Treasury Cash Grants

Treasury Cash Grants

February 02, 2013

Treasury cash grants are at issue in two more lawsuits.

W.E. Partners, LLC sued the US Treasury in the US claims court on January 22 in connection with the so-called section 1603 program under which owners of new renewable energy projects are paid 30% of the project cost by the Treasury in cash.

There are now five pending lawsuits under the program.

W.E. Partners built a small biomass-fired cogeneration facility to supply steam and electricity to a Perdue chicken rendering plant in North Carolina. The cogeneration facility cost $9 million and has the capacity to generate 495 kilowatts of electricity and 63,000 pounds per hour of steam.

The Treasury paid a grant of only $943,754 on the facility rather than the $2,711,331 the company was seeking.

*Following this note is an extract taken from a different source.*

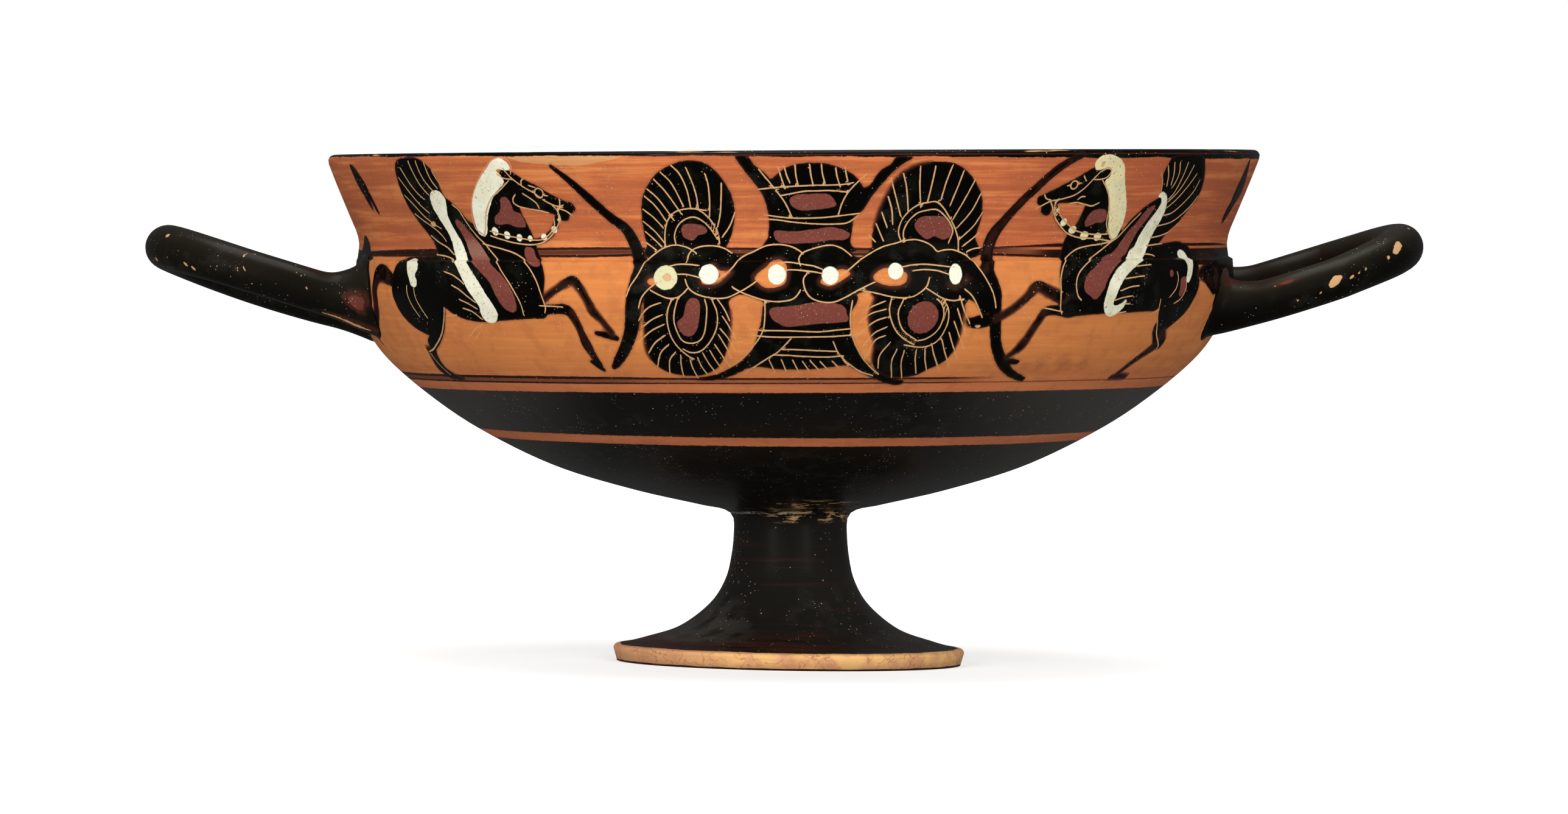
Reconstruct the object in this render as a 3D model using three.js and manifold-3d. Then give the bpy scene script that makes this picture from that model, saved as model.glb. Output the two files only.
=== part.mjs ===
// A kylix, the two-handled Greek drinking cup, of fired clay: a wide thrown bowl whose flaring lip is
// set off by a small ledge, a short stem that spreads into a trumpet foot with a hollow underside, and
// two round loop handles that rise outwards from the widest part of the wall. It is one solid.
// Millimetres, +Z up. The origin is the centre of the foot's resting ring, the handles lie along X,
// and the front of the cup faces -Y.
import * as THREE from "three";
import { mergeVertices } from "three/addons/utils/BufferGeometryUtils.js";
import Module from "manifold-3d";

// Mouth and height
const mouthRadius = 128;
const cupHeight = 140.4;
const lipThickness = 3.4;

// Where the lip meets the bowl
const neckRadius = 119.3;
const neckHeight = 115.5;
const ledgeHeight = 111.4;
const bellyRadius = 121.2;
const bellyHeight = 106;

// Stem and foot
const stemRadius = 15.6;
const stemHeight = 36;
const footRadius = 48.3;
const footEdgeHeight = 4;
const footEdgeTaper = 1;
const ringWidth = 7;
const hollowTop = 31;

// Handles
const rodRadius = 5.7;
const tipSwell = 1.1;
const rootHalfSpan = 28;
const rootOut = 116;
const loopSlope = 0.315;
const leftHandle = { side: -1, reach: 178.3, rootHeight: 97, twistDegrees: -3.6, sagFront: 0.4, sagBack: 1.5 };
const rightHandle = { side: 1, reach: 173.5, rootHeight: 97.9, twistDegrees: 3.4, sagFront: 0.9, sagBack: 0.4 };
const rootFlare = 1.32;
const flareLength = 11;
const flareLift = 1.2;

// The bowl was set on its foot a little out of true, and its lip was trimmed unevenly
const bowlTilt = 0.0193;
const lipTilt = 0.0034;
const axisLean = 0.0068;

// Fineness of the facets
const aroundSteps = 68;
const rodSides = 14;
const rodSteps = 26;

// Points along a smooth curve through the given [radius, height] pairs.
function smooth(pairs, steps) {
  const curve = new THREE.SplineCurve(pairs.map(([r, z]) => new THREE.Vector2(r, z)));
  return curve.getPoints(steps);
}

// Points along a round edge of the given radius, from one angle to another in degrees.
function roundEdge(centre, radius, fromDegrees, toDegrees, steps) {
  const arc = new THREE.Path();
  const from = THREE.MathUtils.degToRad(fromDegrees);
  const to = THREE.MathUtils.degToRad(toDegrees);
  arc.absarc(centre[0], centre[1], radius, from, to, to < from);
  return arc.getPoints(steps);
}

// The underside: a flat resting ring, then a cone that runs up into the stem.
function underside() {
  const ringOuter = footRadius - footEdgeTaper;
  const ringInner = ringOuter - ringWidth;
  const cone = smooth(
    [[0.01, hollowTop], [3.5, hollowTop - 2.5], [8.5, 18], [20, 8], [ringInner - 2, 2.4]],
    6,
  );
  cone[0].x = 0;
  return [...cone, new THREE.Vector2(ringInner, 0), new THREE.Vector2(ringOuter, 0)];
}

// The outside of the foot and stem, from the foot's edge up to the joint with the bowl.
function footAndStem() {
  const edge = roundEdge([footRadius - 1.2, footEdgeHeight - 0.6], 1.2, 0, 70, 1);
  const spread = smooth(
    [[footRadius - 4, 5.05], [39.8, 6.3], [30.2, 9.6], [21.9, 16.1], [17.8, 22.8], [16.2, 29.5],
      [stemRadius, stemHeight], [15.9, 40.2], [18.4, 42.2]],
    10,
  );
  return [...edge, ...spread];
}

// The outside of the bowl, the ledge and the flaring lip, up to the rim.
function outerWall() {
  const bowl = smooth(
    [[24, 43.3], [44, 47.9], [65.4, 54.6], [85.8, 64.7], [100.5, 74.7], [111.9, 84.8], [118, 94],
      [bellyRadius - 0.2, 101.5], [bellyRadius, bellyHeight], [bellyRadius - 0.3, ledgeHeight - 0.4]],
    12,
  );
  const lip = smooth(
    [[neckRadius + 0.4, ledgeHeight + 0.3], [neckRadius, neckHeight], [119.95, 118.6], [121.9, 123.3],
      [125.4, 131.7], [mouthRadius - 0.2, 137.8]],
    6,
  );
  return [...bowl, ...lip];
}

// The inside of the wall, from under the rim down to the middle of the floor.
function insideWall() {
  const inside = smooth(
    [[121.6, 132], [118.1, 123.6], [115.7, 116.8], [115.5, 112.6], [116.4, 107], [115.6, 100],
      [112.2, 91.8], [106.4, 84.2], [96, 75.3], [82, 66.3], [62.5, 57.6], [41, 52.2], [20, 50.3], [0.01, 50]],
    12,
  );
  inside[inside.length - 1].x = 0;
  return inside;
}

// The rounded rim and the inside, which follows the outside at a true wall thickness.
function rimAndInside() {
  const rimRadius = lipThickness / 2;
  const rim = roundEdge([mouthRadius - rimRadius, cupHeight - rimRadius], rimRadius, 10, 165, 2);
  return [...rim, ...insideWall()];
}

// A profile turned about Z.
function turned(profile) {
  return new THREE.LatheGeometry(profile, aroundSteps).rotateX(Math.PI / 2);
}

// The whole thrown body.
function thrownBody() {
  return turned([...underside(), ...footAndStem(), ...outerWall(), ...rimAndInside()]);
}

// The room inside the bowl with a skin of the wall, which trims the inner ends of the handles.
function bowlRoom() {
  const skin = 1.4;
  const wall = insideWall().map((point) => new THREE.Vector2(point.x > 1 ? point.x + skin : 0, point.y));
  return turned([...wall.reverse(), new THREE.Vector2(0, wall[0].y + 1)]);
}

// The middle line of one handle: in from the wall, out along one arm, round the loop and back.
function handleLine({ side, reach, rootHeight, twistDegrees, sagFront, sagBack }) {
  const twist = THREE.MathUtils.degToRad(twistDegrees);
  const tip = reach - rodRadius * tipSwell;
  const arm = [
    [rootOut - 6, rootHalfSpan - 0.6], [rootOut + 3, rootHalfSpan], [rootOut + 16, rootHalfSpan],
    [rootOut + 30, rootHalfSpan - 1], [tip - 15, rootHalfSpan - 4], [tip - 4, 14],
  ];
  const front = arm.map(([out, across]) => [out, -across]);
  const plan = [...front, [tip, 0], ...arm.reverse()];
  const points = plan.map(([out, across]) => {
    const along = (out - rootOut) / (tip - rootOut);
    const sag = (across < 0 ? sagFront : sagBack) * Math.max(0, Math.sin(Math.PI * along));
    const rise = (out - rootOut) * loopSlope + across * Math.sin(twist) - sag;
    return new THREE.Vector3(side * out, across * Math.cos(twist), rootHeight + rise);
  });
  return new THREE.CatmullRomCurve3(points);
}

// A round rod along the handle's line, which swells where it runs into the wall.
function handle(shape) {
  const line = handleLine(shape);
  const section = new THREE.Shape();
  section.absarc(0, 0, rodRadius, 0, 2 * Math.PI);
  const rod = new THREE.ExtrudeGeometry(section, {
    steps: rodSteps,
    curveSegments: rodSides / 2,
    bevelEnabled: false,
    extrudePath: line,
  });
  const place = rod.getAttribute("position");
  const centres = line.getSpacedPoints(rodSteps);
  const point = new THREE.Vector3();
  for (let i = 0; i < place.count; i += 1) {
    point.fromBufferAttribute(place, i);
    let centre = centres[0];
    centres.forEach((other) => {
      if (point.distanceTo(other) < point.distanceTo(centre)) centre = other;
    });
    const outside = Math.max(0, Math.abs(centre.x) - rootOut);
    const near = Math.max(0, 1 - outside / flareLength) ** 2;
    const far = THREE.MathUtils.smoothstep(outside, 30, shape.reach - rootOut);
    point.sub(centre).multiplyScalar(1 + (rootFlare - 1) * near + (tipSwell - 1) * far).add(centre);
    place.setXYZ(i, point.x, point.y, point.z + flareLift * near);
  }
  return rod;
}

// Tilts the bowl and its lip and leans the axis gently, from the top of the foot upwards.
function setOutOfTrue(geometry) {
  const place = geometry.getAttribute("position");
  for (let i = 0; i < place.count; i += 1) {
    const x = place.getX(i);
    const z = place.getZ(i);
    const bowlShare = THREE.MathUtils.smoothstep(z, footEdgeHeight, 60);
    const lipShare = THREE.MathUtils.smoothstep(z, ledgeHeight, cupHeight);
    place.setX(i, x - axisLean * Math.max(0, z - footEdgeHeight) * bowlShare);
    place.setZ(i, z + x * (bowlTilt * bowlShare + lipTilt * lipShare));
  }
  return geometry;
}

const wasm = await Module();
wasm.setup();

// A closed geometry as a solid for joining.
function solidOf(geometry) {
  const bare = new THREE.BufferGeometry();
  bare.setAttribute("position", geometry.getAttribute("position"));
  bare.setIndex(geometry.getIndex());
  const merged = mergeVertices(bare, 1e-4);
  return new wasm.Manifold(new wasm.Mesh({
    numProp: 3,
    vertProperties: merged.getAttribute("position").array,
    triVerts: new Uint32Array(merged.getIndex().array),
  }));
}

// A joined solid back as a geometry.
function geometryOf(solid) {
  const { numProp, vertProperties, triVerts } = solid.getMesh();
  const geometry = new THREE.BufferGeometry();
  const places = new THREE.InterleavedBuffer(new Float32Array(vertProperties), numProp);
  geometry.setAttribute("position", new THREE.InterleavedBufferAttribute(places, 3, 0));
  geometry.setIndex(new THREE.BufferAttribute(new Uint32Array(triVerts), 1));
  return geometry.toNonIndexed();
}

const room = solidOf(bowlRoom());
const joined = [leftHandle, rightHandle].reduce(
  (solid, shape) => solid.add(solidOf(handle(shape)).subtract(room)),
  solidOf(thrownBody()),
);
const form = setOutOfTrue(geometryOf(joined));
form.computeVertexNormals();

const firedClay = new THREE.MeshStandardMaterial({ color: 0x17120f, roughness: 0.34, metalness: 0 });
const cup = new THREE.Mesh(form, firedClay);
cup.name = "cup";

const kylix = new THREE.Group();
kylix.add(cup);

export default kylix;
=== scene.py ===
"""The looks of a kylix, the two-handled Greek drinking cup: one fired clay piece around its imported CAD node.

The thrown body starts as a flat sheet, one edge along the other, that is cut finer where the painter's lines
run and is then rolled round the cup's profile. The handles are pulled rods that run into the wall. The
painting is a drawing of outlines, brush strokes and scratched lines, each worked out on the surface as a
distance in millimetres that the clay's material turns into gloss, added red and white, and bare clay.
Sizes are millimetres until the mesh is finished, and metres from there on.
"""

import math

import bpy
import numpy as np
from mathutils import Matrix, Vector

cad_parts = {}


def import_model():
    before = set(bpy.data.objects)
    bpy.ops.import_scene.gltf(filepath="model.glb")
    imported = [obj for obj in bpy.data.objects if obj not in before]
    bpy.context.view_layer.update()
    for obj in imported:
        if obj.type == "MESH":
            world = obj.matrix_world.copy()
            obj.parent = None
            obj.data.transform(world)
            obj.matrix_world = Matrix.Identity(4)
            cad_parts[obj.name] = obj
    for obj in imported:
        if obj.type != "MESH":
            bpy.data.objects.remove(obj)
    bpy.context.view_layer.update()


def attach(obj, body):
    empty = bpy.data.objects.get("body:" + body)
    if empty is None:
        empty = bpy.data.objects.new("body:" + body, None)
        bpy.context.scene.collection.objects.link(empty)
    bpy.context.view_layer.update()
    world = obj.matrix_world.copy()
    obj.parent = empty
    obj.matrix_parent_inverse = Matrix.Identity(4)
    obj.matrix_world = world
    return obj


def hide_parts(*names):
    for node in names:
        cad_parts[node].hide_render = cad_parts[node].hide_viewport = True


MM = 0.001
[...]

The Treasury position in the past has been that the owner of a facility that uses biomass to generate both steam for industrial use and electricity is entitled to only a partial grant. The grant is a fraction of the full grant, with the fraction equal to the electricity as a percentage of total useful energy output. The legal basis for the position is unclear.

W.E. Partners argues that the steam should be ignored because all the steam passes first through the steam turbine to generate electricity before any of it is put to use by Perdue as steam.

Another developer, Nevada Controls LLC, sued the US Treasury in the US claims court on December 7.

Nevada Controls misread an email from the National Renewable Energy Laboratory, which reviews cash grant program applications under contract to the Treasury, in June 2010 to suggest that it did not have to file preliminary applications by September 30, 2012 for its remaining projects that were not yet in service.

The company submitted a preliminary grant application in early June 2010 for a small hydro project that the company said it expected to place in service the same month. Developers were obligated at the time to let the Treasury know of any remaining claims on the grant program by September 30, 2010. Projects put in service after 2010 qualified for grants only if they were under construction by December 2010.
Congress later extended these deadlines.

NREL wrote back that that there was no need to file a preliminary grant application for such a project. “Given the proximity in time between your application and the date you expect to place the property in service, a deter-mination of whether you have met the begun construction requirements would not serve any purpose and could delay a final determination with respect to your property once it is placed in service.” It asked the company to withdraw the application.

The company read the email to suggest it did not have to file preliminary applications for any of its projects.

It said it lost grants of $553,716 on four small wind turbines it placed in service in October 2012 and a small hydro project that it expects to complete in March 2013 due to the “US Treasury’s direction not to file” preliminary applications. Preliminary applications had to be filed for these projects by September 30, 2011.